Social spending trade-offs

It is in the Budget’s treatment of social protection and human capital that the trade-offs of this strategy become most visible. The determination to hold the fiscal deficit at 4.3 per cent of GDP, even while shouldering a record capital outlay, has translated into a relatively muted trajectory for health, education, nutrition and rural development—areas repeatedly identified by expert committees as central to sustaining inclusive growth.

In practice, this combination leaves limited room for expansive social spending. Schemes that are expanded frequently rely on technology-heavy delivery and tight targeting, presuming capacities that remain uneven across states and districts.
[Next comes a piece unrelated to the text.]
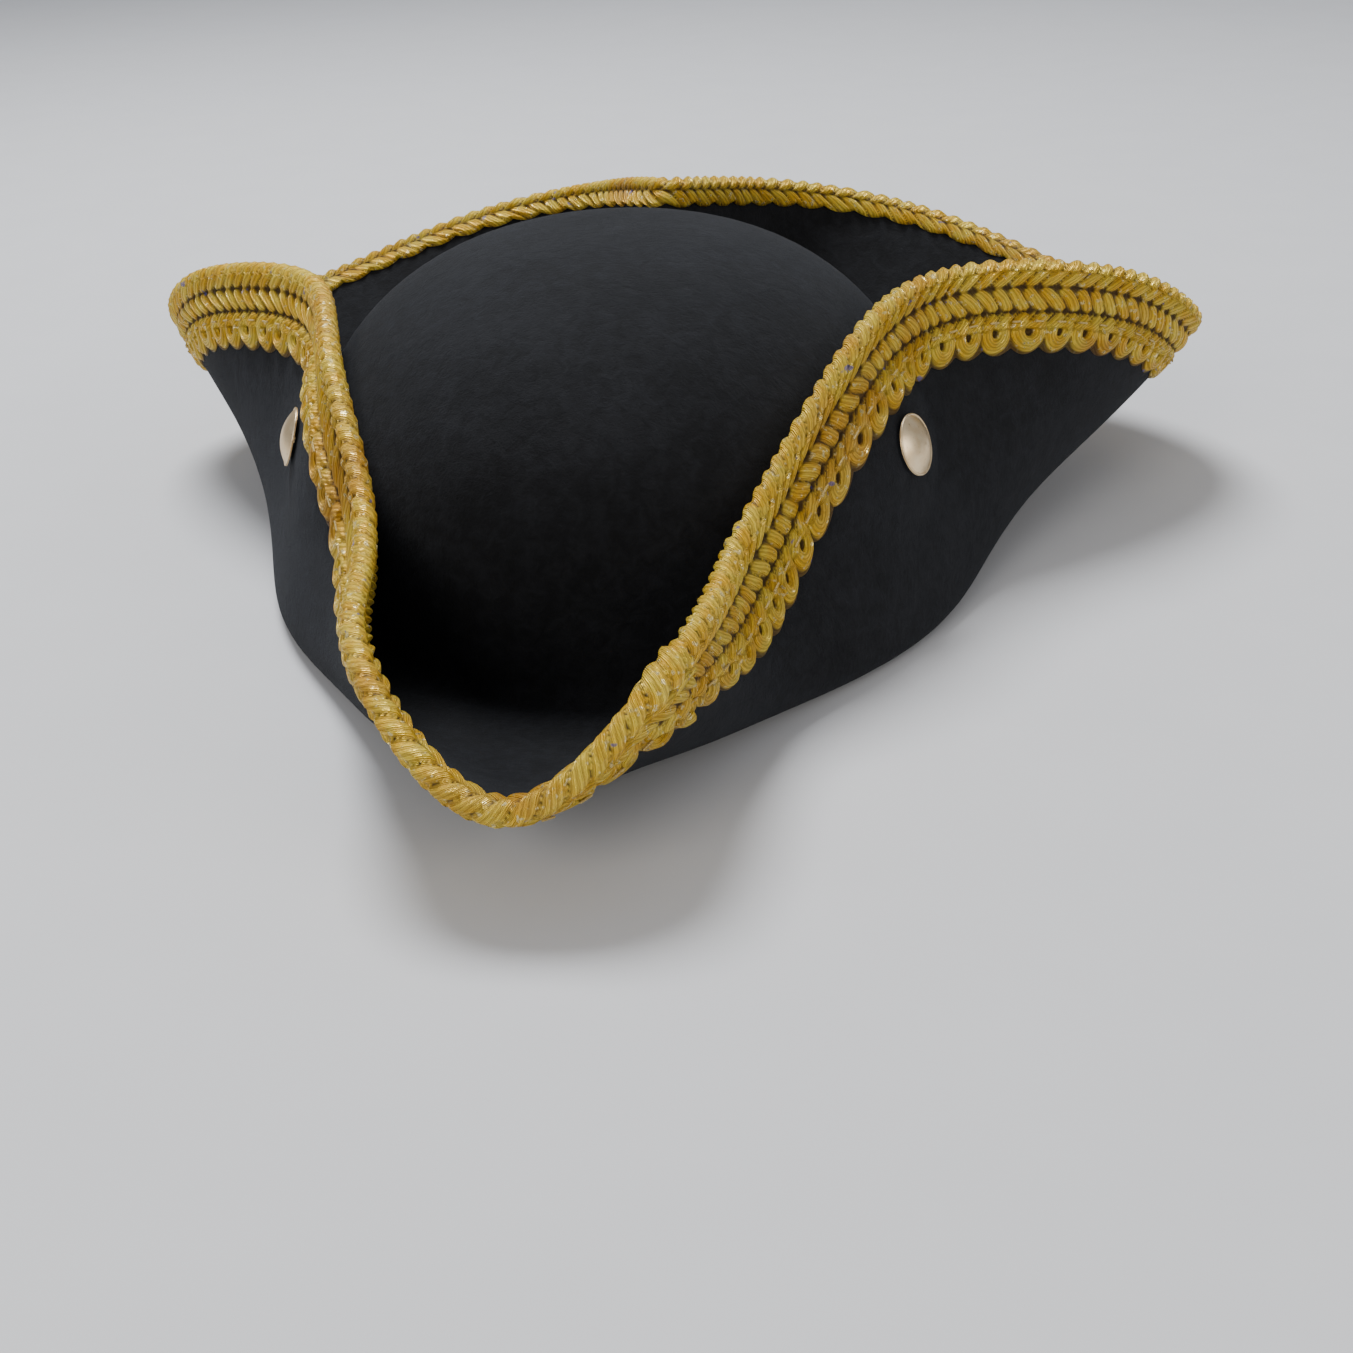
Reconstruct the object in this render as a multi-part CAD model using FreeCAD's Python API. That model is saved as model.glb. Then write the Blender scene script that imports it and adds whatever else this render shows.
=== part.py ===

While the government rightly seeks to shield the growth story from protectionist headwinds through deeper integration into high-value manufacturing and services, it has yet to articulate an equally convincing plan for those whose immediate concerns are precarious work, stagnant real wages and fragile safety nets. The silence on any significant enhancement of broad-based social insurance, urban employment guarantees or comprehensive safety nets for informal workers sits uneasily with the scale of vulnerability laid bare over the past few years.

An uncertain equilibrium

All told, this Budget is a balancing act. It seeks to reassure bond markets and ratings agencies that the Centre will not backslide on fiscal orthodoxy and signals that the era of headline tax giveaways is over. Whether this equilibrium is enough to persuade unemployed youth, informal workers and an increasingly stretched middle class that they are central, rather than incidental, to the economic script will be decided not in the Lok Sabha but in lived experience.

The government’s wager appears to be that infrastructure-led growth and formalisation will trickle into durable employment and higher household incomes without a more explicit employment-guarantee architecture—a premise that remains unproven in an economy that must generate millions of quality non-farm jobs each year while navigating the most hostile external trade environment in a generation.